Exactly reproduce the lines that follow.
** Begin **
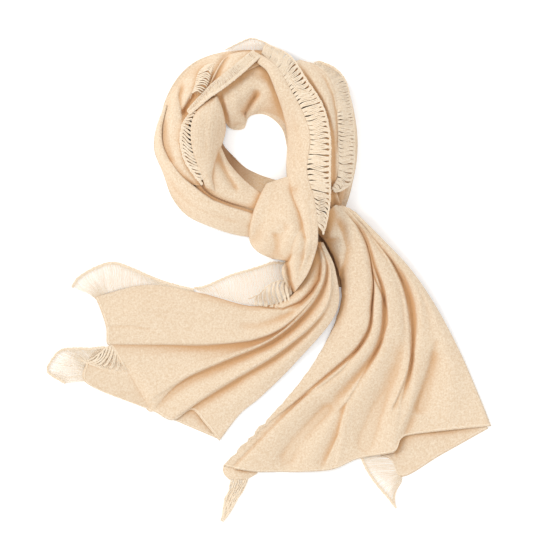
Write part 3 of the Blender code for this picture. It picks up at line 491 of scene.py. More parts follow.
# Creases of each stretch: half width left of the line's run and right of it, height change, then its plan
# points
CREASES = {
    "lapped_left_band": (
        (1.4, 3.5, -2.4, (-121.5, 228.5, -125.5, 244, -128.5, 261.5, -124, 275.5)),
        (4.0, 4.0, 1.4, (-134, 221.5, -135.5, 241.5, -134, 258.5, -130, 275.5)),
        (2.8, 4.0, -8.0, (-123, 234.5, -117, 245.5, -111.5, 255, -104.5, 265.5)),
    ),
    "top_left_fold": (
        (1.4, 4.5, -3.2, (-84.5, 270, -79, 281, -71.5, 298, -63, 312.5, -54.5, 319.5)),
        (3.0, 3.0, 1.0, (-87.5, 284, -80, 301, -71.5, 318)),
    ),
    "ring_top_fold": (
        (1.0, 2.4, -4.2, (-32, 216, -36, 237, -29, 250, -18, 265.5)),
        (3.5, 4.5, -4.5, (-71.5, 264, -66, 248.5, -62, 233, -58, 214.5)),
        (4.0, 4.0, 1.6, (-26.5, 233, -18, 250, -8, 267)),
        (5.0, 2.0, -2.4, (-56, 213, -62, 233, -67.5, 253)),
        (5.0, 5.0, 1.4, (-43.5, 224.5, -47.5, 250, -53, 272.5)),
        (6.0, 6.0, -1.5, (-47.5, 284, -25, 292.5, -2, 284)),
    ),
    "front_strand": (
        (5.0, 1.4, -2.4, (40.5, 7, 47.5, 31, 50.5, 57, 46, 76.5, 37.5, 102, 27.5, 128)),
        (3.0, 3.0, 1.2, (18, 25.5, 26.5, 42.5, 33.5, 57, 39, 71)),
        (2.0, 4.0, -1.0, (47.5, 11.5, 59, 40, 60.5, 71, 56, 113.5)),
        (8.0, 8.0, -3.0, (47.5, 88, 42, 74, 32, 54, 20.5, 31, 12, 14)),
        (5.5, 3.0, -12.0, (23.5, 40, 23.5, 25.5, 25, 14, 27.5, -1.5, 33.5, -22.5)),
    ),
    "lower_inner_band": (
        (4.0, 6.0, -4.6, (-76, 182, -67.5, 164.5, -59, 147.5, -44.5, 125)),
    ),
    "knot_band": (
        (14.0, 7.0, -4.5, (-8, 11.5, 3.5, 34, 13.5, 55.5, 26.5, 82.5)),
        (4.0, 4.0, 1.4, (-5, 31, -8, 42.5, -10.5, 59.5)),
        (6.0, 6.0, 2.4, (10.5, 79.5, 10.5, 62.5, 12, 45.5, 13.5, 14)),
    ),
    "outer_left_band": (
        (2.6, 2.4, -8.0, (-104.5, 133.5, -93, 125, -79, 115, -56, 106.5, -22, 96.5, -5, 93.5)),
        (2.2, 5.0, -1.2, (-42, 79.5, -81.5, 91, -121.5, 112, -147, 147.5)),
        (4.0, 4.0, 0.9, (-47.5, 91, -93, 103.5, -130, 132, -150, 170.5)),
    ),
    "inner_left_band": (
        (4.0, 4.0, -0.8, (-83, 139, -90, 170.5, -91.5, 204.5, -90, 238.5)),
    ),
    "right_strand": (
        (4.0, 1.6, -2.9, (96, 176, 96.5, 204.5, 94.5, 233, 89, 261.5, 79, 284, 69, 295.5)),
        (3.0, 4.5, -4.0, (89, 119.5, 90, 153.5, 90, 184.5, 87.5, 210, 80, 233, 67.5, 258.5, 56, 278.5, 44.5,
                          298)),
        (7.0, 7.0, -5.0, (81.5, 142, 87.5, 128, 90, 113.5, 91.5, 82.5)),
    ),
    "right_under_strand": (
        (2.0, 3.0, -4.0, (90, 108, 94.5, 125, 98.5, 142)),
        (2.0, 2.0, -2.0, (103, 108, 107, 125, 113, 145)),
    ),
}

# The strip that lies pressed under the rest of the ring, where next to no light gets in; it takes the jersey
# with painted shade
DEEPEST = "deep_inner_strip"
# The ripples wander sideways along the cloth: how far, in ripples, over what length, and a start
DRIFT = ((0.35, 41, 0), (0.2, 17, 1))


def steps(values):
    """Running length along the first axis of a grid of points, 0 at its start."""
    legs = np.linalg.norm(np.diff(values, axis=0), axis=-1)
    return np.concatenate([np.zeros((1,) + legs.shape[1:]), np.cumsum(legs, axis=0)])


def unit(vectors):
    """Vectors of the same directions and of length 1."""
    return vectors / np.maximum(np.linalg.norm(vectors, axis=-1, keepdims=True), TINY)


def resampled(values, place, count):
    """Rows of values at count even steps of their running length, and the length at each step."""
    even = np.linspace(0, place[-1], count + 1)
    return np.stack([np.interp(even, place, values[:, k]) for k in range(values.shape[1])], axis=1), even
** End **
- Response for this exercise -
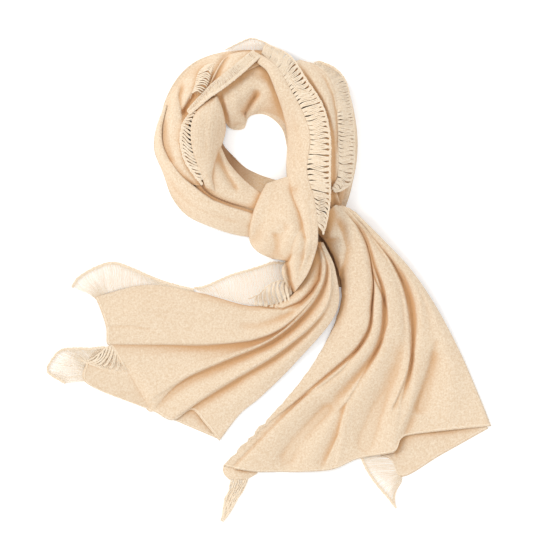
Write part 3 of the Blender code for this picture. It picks up at line 491 of scene.py. More parts follow.
# Creases of each stretch: half width left of the line's run and right of it, height change, then its plan
# points
CREASES = {
    "lapped_left_band": (
        (1.4, 3.5, -2.4, (-121.5, 228.5, -125.5, 244, -128.5, 261.5, -124, 275.5)),
        (4.0, 4.0, 1.4, (-134, 221.5, -135.5, 241.5, -134, 258.5, -130, 275.5)),
        (2.8, 4.0, -8.0, (-123, 234.5, -117, 245.5, -111.5, 255, -104.5, 265.5)),
    ),
    "top_left_fold": (
        (1.4, 4.5, -3.2, (-84.5, 270, -79, 281, -71.5, 298, -63, 312.5, -54.5, 319.5)),
        (3.0, 3.0, 1.0, (-87.5, 284, -80, 301, -71.5, 318)),
    ),
    "ring_top_fold": (
        (1.0, 2.4, -4.2, (-32, 216, -36, 237, -29, 250, -18, 265.5)),
        (3.5, 4.5, -4.5, (-71.5, 264, -66, 248.5, -62, 233, -58, 214.5)),
        (4.0, 4.0, 1.6, (-26.5, 233, -18, 250, -8, 267)),
        (5.0, 2.0, -2.4, (-56, 213, -62, 233, -67.5, 253)),
        (5.0, 5.0, 1.4, (-43.5, 224.5, -47.5, 250, -53, 272.5)),
        (6.0, 6.0, -1.5, (-47.5, 284, -25, 292.5, -2, 284)),
    ),
    "front_strand": (
        (5.0, 1.4, -2.4, (40.5, 7, 47.5, 31, 50.5, 57, 46, 76.5, 37.5, 102, 27.5, 128)),
        (3.0, 3.0, 1.2, (18, 25.5, 26.5, 42.5, 33.5, 57, 39, 71)),
        (2.0, 4.0, -1.0, (47.5, 11.5, 59, 40, 60.5, 71, 56, 113.5)),
        (8.0, 8.0, -3.0, (47.5, 88, 42, 74, 32, 54, 20.5, 31, 12, 14)),
        (5.5, 3.0, -12.0, (23.5, 40, 23.5, 25.5, 25, 14, 27.5, -1.5, 33.5, -22.5)),
    ),
    "lower_inner_band": (
        (4.0, 6.0, -4.6, (-76, 182, -67.5, 164.5, -59, 147.5, -44.5, 125)),
    ),
    "knot_band": (
        (14.0, 7.0, -4.5, (-8, 11.5, 3.5, 34, 13.5, 55.5, 26.5, 82.5)),
        (4.0, 4.0, 1.4, (-5, 31, -8, 42.5, -10.5, 59.5)),
        (6.0, 6.0, 2.4, (10.5, 79.5, 10.5, 62.5, 12, 45.5, 13.5, 14)),
    ),
    "outer_left_band": (
        (2.6, 2.4, -8.0, (-104.5, 133.5, -93, 125, -79, 115, -56, 106.5, -22, 96.5, -5, 93.5)),
        (2.2, 5.0, -1.2, (-42, 79.5, -81.5, 91, -121.5, 112, -147, 147.5)),
        (4.0, 4.0, 0.9, (-47.5, 91, -93, 103.5, -130, 132, -150, 170.5)),
    ),
    "inner_left_band": (
        (4.0, 4.0, -0.8, (-83, 139, -90, 170.5, -91.5, 204.5, -90, 238.5)),
    ),
    "right_strand": (
        (4.0, 1.6, -2.9, (96, 176, 96.5, 204.5, 94.5, 233, 89, 261.5, 79, 284, 69, 295.5)),
        (3.0, 4.5, -4.0, (89, 119.5, 90, 153.5, 90, 184.5, 87.5, 210, 80, 233, 67.5, 258.5, 56, 278.5, 44.5,
                          298)),
        (7.0, 7.0, -5.0, (81.5, 142, 87.5, 128, 90, 113.5, 91.5, 82.5)),
    ),
    "right_under_strand": (
        (2.0, 3.0, -4.0, (90, 108, 94.5, 125, 98.5, 142)),
        (2.0, 2.0, -2.0, (103, 108, 107, 125, 113, 145)),
    ),
}

# The strip that lies pressed under the rest of the ring, where next to no light gets in; it takes the jersey
# with painted shade
DEEPEST = "deep_inner_strip"
# The ripples wander sideways along the cloth: how far, in ripples, over what length, and a start
DRIFT = ((0.35, 41, 0), (0.2, 17, 1))


def steps(values):
    """Running length along the first axis of a grid of points, 0 at its start."""
    legs = np.linalg.norm(np.diff(values, axis=0), axis=-1)
    return np.concatenate([np.zeros((1,) + legs.shape[1:]), np.cumsum(legs, axis=0)])


def unit(vectors):
    """Vectors of the same directions and of length 1."""
    return vectors / np.maximum(np.linalg.norm(vectors, axis=-1, keepdims=True), TINY)


def resampled(values, place, count):
    """Rows of values at count even steps of their running length, and the length at each step."""
    even = np.linspace(0, place[-1], count + 1)
    return np.stack([np.interp(even, place, values[:, k]) for k in range(values.shape[1])], axis=1), even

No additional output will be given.